**SET TASK**
Give back all the data exactly, line by line.

**DATA SECTION**

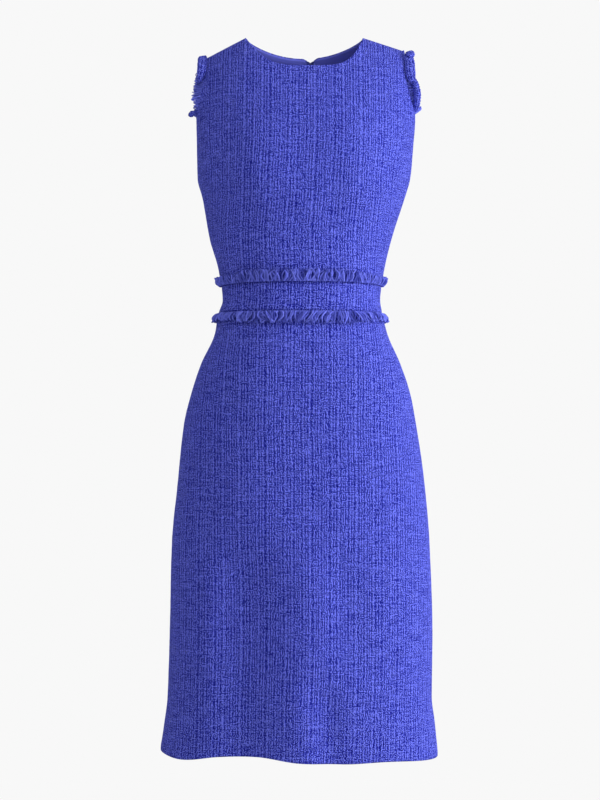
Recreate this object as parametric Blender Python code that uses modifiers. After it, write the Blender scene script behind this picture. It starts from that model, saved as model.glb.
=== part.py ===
"""Sheath dress: sleeveless and knee-length, in its worn hollow shape with no wearer.

Tweed bodice, inset waistband and straight skirt, each a front panel and two back panels, with frayed
fringe at both waist seams and round both armholes. A zip closes the centre back, and a hook and eye
hold its top.

Frame: metres, +Z up. The origin is midway between the shoulder seams, where the wearer holds the dress
up. The front faces -Y. Left and right are the wearer's, so left is +X. A "drop" is a distance straight
down from the neck points, where the shoulder seams meet the neckline. The dress hangs slightly askew,
so its left and right halves have sizes of their own.
"""

import math
from collections import namedtuple

import bmesh
import bpy
import numpy as np

# Heights, as drops
NECK_HEIGHT = 0.012  # the neck points stand this far above the origin
WAIST_TOP = 0.345  # seam between bodice and waistband
WAIST_BOTTOM = 0.385  # seam between waistband and skirt
LENGTH = 0.992  # nominal hem

# Cloth
WALL = 0.002  # tweed and its backing
SEAM = 0.0003  # gap between sewn pieces
LAYER_GAP = 0.0009  # gap between layers, whose flat facets don't quite follow each other
LINING = 0.0008  # neck facing
ROUNDNESS = 2.3  # rings are superellipses: 2 is an ellipse, more is squarer

# Neck and shoulders
NECK_LEFT = 0.088  # X of the left neck point
NECK_RIGHT = -0.076
NECK_FRONT_DROP = 0.0475
NECK_BACK_DROP = 0.0175
NECK_FRONT_SHAPE_LEFT = 5.2  # power of the neckline's curve: higher is flatter across the middle
NECK_FRONT_SHAPE_RIGHT = 3.3
NECK_BACK_SHAPE = 2.0
NECK_NOTCH = 0.005  # depth of the small V at the top of the centre back
NECK_NOTCH_HALF = 0.010
SHOULDER_LEFT = (0.144, 0.018)  # X and drop of the shoulder seam's outer end
SHOULDER_RIGHT = (-0.130, 0.028)
SHOULDER_ROUND = 0.075  # drop over which the cloth turns from the shoulder down to the chest
NECK_DOME = 0.010  # rise of the shoulder line between the neck points, which only shapes the cloth
UNDERARM_LEFT = 0.106
UNDERARM_RIGHT = 0.110
CHEST = 0.150  # a level just below both, where the bodice's columns are spaced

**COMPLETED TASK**
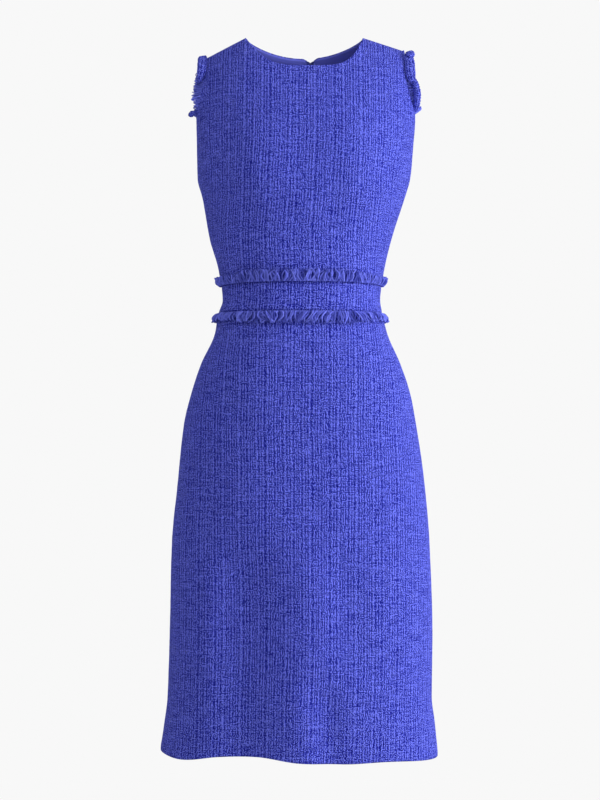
Recreate this object as parametric Blender Python code that uses modifiers. After it, write the Blender scene script behind this picture. It starts from that model, saved as model.glb.
=== part.py ===
"""Sheath dress: sleeveless and knee-length, in its worn hollow shape with no wearer.

Tweed bodice, inset waistband and straight skirt, each a front panel and two back panels, with frayed
fringe at both waist seams and round both armholes. A zip closes the centre back, and a hook and eye
hold its top.

Frame: metres, +Z up. The origin is midway between the shoulder seams, where the wearer holds the dress
up. The front faces -Y. Left and right are the wearer's, so left is +X. A "drop" is a distance straight
down from the neck points, where the shoulder seams meet the neckline. The dress hangs slightly askew,
so its left and right halves have sizes of their own.
"""

import math
from collections import namedtuple

import bmesh
import bpy
import numpy as np

# Heights, as drops
NECK_HEIGHT = 0.012  # the neck points stand this far above the origin
WAIST_TOP = 0.345  # seam between bodice and waistband
WAIST_BOTTOM = 0.385  # seam between waistband and skirt
LENGTH = 0.992  # nominal hem

# Cloth
WALL = 0.002  # tweed and its backing
SEAM = 0.0003  # gap between sewn pieces
LAYER_GAP = 0.0009  # gap between layers, whose flat facets don't quite follow each other
LINING = 0.0008  # neck facing
ROUNDNESS = 2.3  # rings are superellipses: 2 is an ellipse, more is squarer

# Neck and shoulders
NECK_LEFT = 0.088  # X of the left neck point
NECK_RIGHT = -0.076
NECK_FRONT_DROP = 0.0475
NECK_BACK_DROP = 0.0175
NECK_FRONT_SHAPE_LEFT = 5.2  # power of the neckline's curve: higher is flatter across the middle
NECK_FRONT_SHAPE_RIGHT = 3.3
NECK_BACK_SHAPE = 2.0
NECK_NOTCH = 0.005  # depth of the small V at the top of the centre back
NECK_NOTCH_HALF = 0.010
SHOULDER_LEFT = (0.144, 0.018)  # X and drop of the shoulder seam's outer end
SHOULDER_RIGHT = (-0.130, 0.028)
SHOULDER_ROUND = 0.075  # drop over which the cloth turns from the shoulder down to the chest
NECK_DOME = 0.010  # rise of the shoulder line between the neck points, which only shapes the cloth
UNDERARM_LEFT = 0.106
UNDERARM_RIGHT = 0.110
CHEST = 0.150  # a level just below both, where the bodice's columns are spaced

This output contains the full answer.